I didn't much care about the apartment because I expected my real home to be on the road with Clinton. Our first trip together was to a Democratic Party dinner in Chicago, where both Clinton and Kerrey would be speaking. Because this was the first event of the campaign to feature both candidates, a few members of the national press would be there. For me, this dinner had additional meaning: the road not taken. What if Kerrey turns out to be better than Clinton? What if I made the wrong choice?
Bruce Lindsey and I accompanied Clinton on a commercial flight, and we all flew coach. Clinton carried a huge saddle-leather satchel stuffed with papers and books. As he worked his way through the bag, he reached across the aisle to pass me memos for follow-up before turning to his crossword puzzle and taking a nap. Sitting a row behind him, I noticed that some of the other passengers kept glancing at him in a way that seemed to be saying, “This guy looks like someone I should know.” When I caught one of their glances, I smiled back with knowing pride and a look I imagined to say, “If you don't know him now, you will. Just wait.”

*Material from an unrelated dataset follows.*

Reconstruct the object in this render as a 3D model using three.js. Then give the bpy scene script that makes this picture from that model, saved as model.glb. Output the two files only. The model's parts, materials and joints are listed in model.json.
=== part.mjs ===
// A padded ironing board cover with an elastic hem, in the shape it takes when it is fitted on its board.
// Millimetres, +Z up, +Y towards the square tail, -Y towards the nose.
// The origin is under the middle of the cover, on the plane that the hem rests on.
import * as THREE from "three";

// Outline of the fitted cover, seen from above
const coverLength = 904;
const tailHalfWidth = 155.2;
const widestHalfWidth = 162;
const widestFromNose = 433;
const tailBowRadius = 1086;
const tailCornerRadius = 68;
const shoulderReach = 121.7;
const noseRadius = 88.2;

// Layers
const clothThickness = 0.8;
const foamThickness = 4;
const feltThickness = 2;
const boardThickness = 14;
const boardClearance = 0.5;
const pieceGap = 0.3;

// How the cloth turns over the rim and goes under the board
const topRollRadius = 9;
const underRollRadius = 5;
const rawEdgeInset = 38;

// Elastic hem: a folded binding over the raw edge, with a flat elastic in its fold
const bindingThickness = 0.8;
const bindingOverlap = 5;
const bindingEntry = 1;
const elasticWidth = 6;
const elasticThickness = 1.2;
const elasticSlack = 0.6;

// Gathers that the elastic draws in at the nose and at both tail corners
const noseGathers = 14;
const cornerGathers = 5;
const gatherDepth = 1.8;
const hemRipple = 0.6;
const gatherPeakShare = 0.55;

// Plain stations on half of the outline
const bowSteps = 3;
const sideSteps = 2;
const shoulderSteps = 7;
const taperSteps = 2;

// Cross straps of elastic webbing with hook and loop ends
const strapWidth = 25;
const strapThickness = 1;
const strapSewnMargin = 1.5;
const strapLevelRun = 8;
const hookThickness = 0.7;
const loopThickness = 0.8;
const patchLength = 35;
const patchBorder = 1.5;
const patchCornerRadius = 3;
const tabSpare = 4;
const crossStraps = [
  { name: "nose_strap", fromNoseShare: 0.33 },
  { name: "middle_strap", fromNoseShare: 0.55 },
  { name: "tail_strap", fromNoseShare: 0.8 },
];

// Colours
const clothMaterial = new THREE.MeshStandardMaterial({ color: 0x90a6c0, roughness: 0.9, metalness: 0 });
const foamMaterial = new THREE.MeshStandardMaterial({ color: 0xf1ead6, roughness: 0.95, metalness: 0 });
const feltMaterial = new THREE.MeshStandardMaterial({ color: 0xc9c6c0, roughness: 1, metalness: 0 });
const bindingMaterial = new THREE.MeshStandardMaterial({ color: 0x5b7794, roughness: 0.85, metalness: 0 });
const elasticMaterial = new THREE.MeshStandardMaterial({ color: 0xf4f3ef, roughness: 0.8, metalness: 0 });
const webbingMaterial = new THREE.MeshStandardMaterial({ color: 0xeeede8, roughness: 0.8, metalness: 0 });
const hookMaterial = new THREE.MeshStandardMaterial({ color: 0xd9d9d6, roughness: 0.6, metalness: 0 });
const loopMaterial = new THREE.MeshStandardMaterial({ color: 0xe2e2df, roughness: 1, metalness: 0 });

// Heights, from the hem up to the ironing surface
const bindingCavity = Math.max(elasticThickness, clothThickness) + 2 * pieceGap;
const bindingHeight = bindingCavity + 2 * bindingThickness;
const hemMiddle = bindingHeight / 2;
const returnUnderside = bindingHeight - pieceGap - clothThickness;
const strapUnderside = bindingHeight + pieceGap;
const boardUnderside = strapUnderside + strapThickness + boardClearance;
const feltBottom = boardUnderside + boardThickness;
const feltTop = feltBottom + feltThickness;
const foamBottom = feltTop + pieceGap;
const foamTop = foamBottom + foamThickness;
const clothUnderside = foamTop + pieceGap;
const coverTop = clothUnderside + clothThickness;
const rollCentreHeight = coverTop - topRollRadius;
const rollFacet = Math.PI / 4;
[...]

We took the El into town — not just to save time at rush hour, but also so that Kevin O'Keefe, a local pol and high school friend of Hillary's, could call the Tribune's political gossip columnist with a little nugget about the governor of Arkansas who was running for president. Riding the El was a nice tip of the hat to the city's working-class spirit, and all the little messages add up. We also made local news by announcing that David Wilhelm, a veteran of Mayor Daley's operation, would now be Clinton's campaign manager. He would give us an edge if, as Clinton expected, the March 17 Illinois primary really turned out to be the decisive contest.

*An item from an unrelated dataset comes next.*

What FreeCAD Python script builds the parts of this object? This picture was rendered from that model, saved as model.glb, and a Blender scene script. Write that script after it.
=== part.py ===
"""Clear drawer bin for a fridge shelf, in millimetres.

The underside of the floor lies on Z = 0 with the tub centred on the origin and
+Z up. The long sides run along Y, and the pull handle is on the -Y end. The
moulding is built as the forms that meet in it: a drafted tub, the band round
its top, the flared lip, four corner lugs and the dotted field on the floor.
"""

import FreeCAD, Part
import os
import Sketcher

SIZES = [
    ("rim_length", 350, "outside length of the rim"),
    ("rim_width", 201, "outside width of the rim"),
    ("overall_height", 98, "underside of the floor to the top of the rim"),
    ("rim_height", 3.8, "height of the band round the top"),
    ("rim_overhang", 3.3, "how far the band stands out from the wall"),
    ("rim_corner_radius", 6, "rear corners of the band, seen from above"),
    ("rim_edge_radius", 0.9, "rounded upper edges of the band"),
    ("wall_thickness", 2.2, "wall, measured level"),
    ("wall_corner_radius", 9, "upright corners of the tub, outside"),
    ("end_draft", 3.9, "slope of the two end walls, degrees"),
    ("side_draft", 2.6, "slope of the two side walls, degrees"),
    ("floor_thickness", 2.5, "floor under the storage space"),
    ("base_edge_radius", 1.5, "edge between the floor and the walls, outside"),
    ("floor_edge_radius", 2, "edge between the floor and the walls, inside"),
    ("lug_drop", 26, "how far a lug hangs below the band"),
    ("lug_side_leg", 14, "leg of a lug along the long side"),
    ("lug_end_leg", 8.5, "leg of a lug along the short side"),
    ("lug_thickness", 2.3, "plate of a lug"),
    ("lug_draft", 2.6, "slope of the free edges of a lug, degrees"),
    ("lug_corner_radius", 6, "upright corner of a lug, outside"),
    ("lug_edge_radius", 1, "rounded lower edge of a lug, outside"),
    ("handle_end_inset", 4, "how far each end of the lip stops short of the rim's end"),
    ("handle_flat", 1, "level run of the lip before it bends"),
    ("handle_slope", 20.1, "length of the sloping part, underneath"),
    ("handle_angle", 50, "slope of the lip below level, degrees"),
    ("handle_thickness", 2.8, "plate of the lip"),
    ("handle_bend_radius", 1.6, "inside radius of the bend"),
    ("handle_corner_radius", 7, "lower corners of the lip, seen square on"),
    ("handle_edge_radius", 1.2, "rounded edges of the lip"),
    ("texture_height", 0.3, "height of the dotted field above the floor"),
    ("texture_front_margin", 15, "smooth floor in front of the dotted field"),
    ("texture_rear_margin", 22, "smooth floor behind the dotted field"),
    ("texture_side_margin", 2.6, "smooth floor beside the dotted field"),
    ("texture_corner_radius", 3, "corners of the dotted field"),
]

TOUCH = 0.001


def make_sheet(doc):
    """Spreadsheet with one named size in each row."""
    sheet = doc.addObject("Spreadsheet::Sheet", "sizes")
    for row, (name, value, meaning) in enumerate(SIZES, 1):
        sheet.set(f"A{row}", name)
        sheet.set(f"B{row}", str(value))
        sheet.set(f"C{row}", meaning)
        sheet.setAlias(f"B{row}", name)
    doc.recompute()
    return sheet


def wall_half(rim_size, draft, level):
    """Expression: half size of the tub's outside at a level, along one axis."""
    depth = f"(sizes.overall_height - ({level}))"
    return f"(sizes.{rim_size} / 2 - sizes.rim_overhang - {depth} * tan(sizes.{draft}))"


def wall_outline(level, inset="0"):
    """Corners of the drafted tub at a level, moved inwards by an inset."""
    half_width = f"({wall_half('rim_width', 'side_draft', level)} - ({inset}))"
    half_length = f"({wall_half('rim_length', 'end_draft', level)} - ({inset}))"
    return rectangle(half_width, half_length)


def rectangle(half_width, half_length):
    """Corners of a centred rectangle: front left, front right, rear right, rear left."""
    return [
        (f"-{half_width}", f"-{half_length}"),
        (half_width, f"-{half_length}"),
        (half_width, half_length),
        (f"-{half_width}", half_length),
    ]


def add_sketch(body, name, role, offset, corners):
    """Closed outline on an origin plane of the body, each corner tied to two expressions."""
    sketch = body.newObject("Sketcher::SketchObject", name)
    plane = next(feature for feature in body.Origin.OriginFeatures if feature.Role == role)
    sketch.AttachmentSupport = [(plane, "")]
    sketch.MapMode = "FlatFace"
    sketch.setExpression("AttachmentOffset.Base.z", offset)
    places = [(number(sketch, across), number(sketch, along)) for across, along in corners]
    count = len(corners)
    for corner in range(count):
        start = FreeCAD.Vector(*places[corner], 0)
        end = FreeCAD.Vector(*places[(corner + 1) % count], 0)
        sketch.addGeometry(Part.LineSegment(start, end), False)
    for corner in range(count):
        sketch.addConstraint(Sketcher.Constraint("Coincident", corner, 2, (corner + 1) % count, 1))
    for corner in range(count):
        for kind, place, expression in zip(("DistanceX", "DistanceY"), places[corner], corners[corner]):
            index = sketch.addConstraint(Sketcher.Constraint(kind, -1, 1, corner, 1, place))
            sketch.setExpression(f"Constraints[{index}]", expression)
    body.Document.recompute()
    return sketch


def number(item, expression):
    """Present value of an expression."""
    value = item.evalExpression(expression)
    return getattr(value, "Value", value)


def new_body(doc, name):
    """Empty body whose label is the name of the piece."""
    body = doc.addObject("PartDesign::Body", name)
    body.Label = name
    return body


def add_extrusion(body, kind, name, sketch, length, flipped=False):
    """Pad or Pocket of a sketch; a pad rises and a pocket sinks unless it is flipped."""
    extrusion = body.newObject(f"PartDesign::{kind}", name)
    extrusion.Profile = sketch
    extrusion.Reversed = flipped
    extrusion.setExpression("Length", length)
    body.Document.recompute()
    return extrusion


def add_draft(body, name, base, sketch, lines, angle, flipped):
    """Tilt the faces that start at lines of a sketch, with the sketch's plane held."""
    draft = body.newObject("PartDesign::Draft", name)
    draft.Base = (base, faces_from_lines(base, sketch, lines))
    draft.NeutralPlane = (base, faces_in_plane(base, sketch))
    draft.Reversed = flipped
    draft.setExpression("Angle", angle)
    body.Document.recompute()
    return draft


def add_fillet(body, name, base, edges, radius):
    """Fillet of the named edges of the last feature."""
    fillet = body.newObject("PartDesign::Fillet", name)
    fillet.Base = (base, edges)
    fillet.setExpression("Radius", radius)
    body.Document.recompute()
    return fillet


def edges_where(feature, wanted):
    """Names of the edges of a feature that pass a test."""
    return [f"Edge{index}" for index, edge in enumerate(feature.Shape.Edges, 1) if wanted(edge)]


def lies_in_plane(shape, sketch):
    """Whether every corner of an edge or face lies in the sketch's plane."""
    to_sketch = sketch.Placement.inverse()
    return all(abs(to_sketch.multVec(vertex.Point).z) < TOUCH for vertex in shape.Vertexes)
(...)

The trick to speaking at party fund-raisers is to treat them like dinner theater. People are there to have fun and feel good. No heavy lifting. The postmeal speech has to be easy and light, with just enough inspiration to make people feel that being there is a kind of civic duty.

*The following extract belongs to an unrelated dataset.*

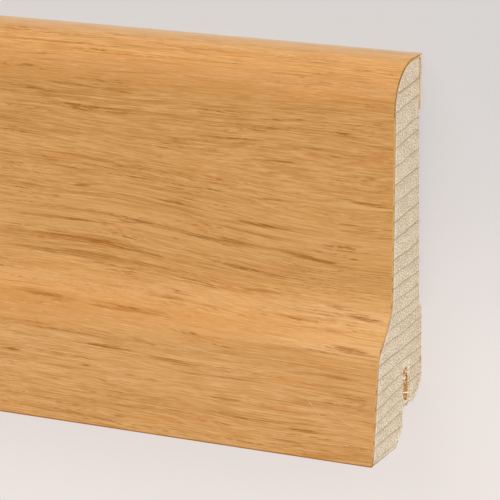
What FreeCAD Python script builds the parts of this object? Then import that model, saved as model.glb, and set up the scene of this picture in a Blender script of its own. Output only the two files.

Clinton began his speech by working his way down the dais with a special word or inside joke for every politician there. Nice stroke. People remember being remembered. Then he made a couple of quips about how much Arkansas had given Chicago, including Scottie Pippen of the Bulls, and launched into his stump speech — a condensed version of his announcement speech on how we needed a president who would fight for the middle class and fix our problems here at home. When he tested a line we had worked on about how America needs a president who cares as much about the “Middle West as the Middle East,” the crowd rewarded him with laughter and applause. I made a note to remind him to use the line again — as if he needed reminding.
Kerrey arrived moments before the dinner and didn't work the crowd, just stood off to the side cracking jokes with his traveling aide. When he spoke about Vietnam, it was still moving, but there was an edge of bitterness beneath his words that he couldn't hide. And he made no real attempt to tailor his message to this particular crowd on this particular night. Over the course of a campaign, despite all of the artifice, the public
usually picks up a reasonably true picture of a candidate, for better or worse. The Chicago crowd saw an engaged and optimistic Bill Clinton, a man who loved his work. He wooed his audience, forged a connection, and paid them the compliment of delivering a speech that didn't seem canned. Kerrey didn't work hard enough to win the room, giving people the impression that he expected them to support him because of who he was rather than what he would do for them.
After the speeches, Kerrey left right away. Clinton stayed for another reception with the local VIPs and greeted each one with a personal word while I stood off his left shoulder and collected their business cards for our field and fund-raising efforts. Pumped up by the people and the speech, Clinton fished for compliments as we hustled through the back hallways to our suite: “How'd I do? … You think it was OK? … Find out what Joe thinks.” Joe was Joe Klein, a short, bearded writer for New York magazine who had his eye on Clinton. I found him outside by the curb waiting for a cab, and we schmoozed for a few minutes. He was as high on the speech as I was, confirming that Clinton had cleaned Kerrey's clock. Good news to report.
Our campaign grew fast through the fall. We traded up headquarters, and Wilhelm built up our field organization, working back from Illinois to Florida, where the first symbolic votes would be cast at a straw poll in December. His buddy Rahm Emanuel came down from Chicago to run the money. All I knew about Emanuel at first was that he had once mailed a dead fish to a rival political consultant. But when the former ballet dancer arrived in Little Rock and leaped onto a table to scream his staff into shape, I knew the money side would be OK.
I divided my time between setting up shop in Little Rock and accompanying Clinton on the road. Bruce took care of the “body”; I concentrated on press and policy, briefing Clinton before interviews on likely questions and the reporter's angle, checking in with our consultants back in Washington, reading newspapers, magazines, and policy journals for news books and new facts to freshen the stump speech. When Clinton spoke, I took notes — partly so I could help explain his thinking and point out his best lines to the press, partly to help remind Clinton which riffs were especially effective. I was there to hear what worked and to help whittle away what didn't. On the plane, I tried to absorb the thoughts he revealed in snatches of conversation between catnaps and countless hands of hearts. Each hand was a tutorial: Either he was reaching across the table to teach me how to pass the cards, or leaning back into his headrest with a meditation on, say, the right way to confront David Duke: “You can't question his being born-again. … We Southerners believe in deathbed conversions. … Just say we can't go back to the days when his kind of thinking held us all back.”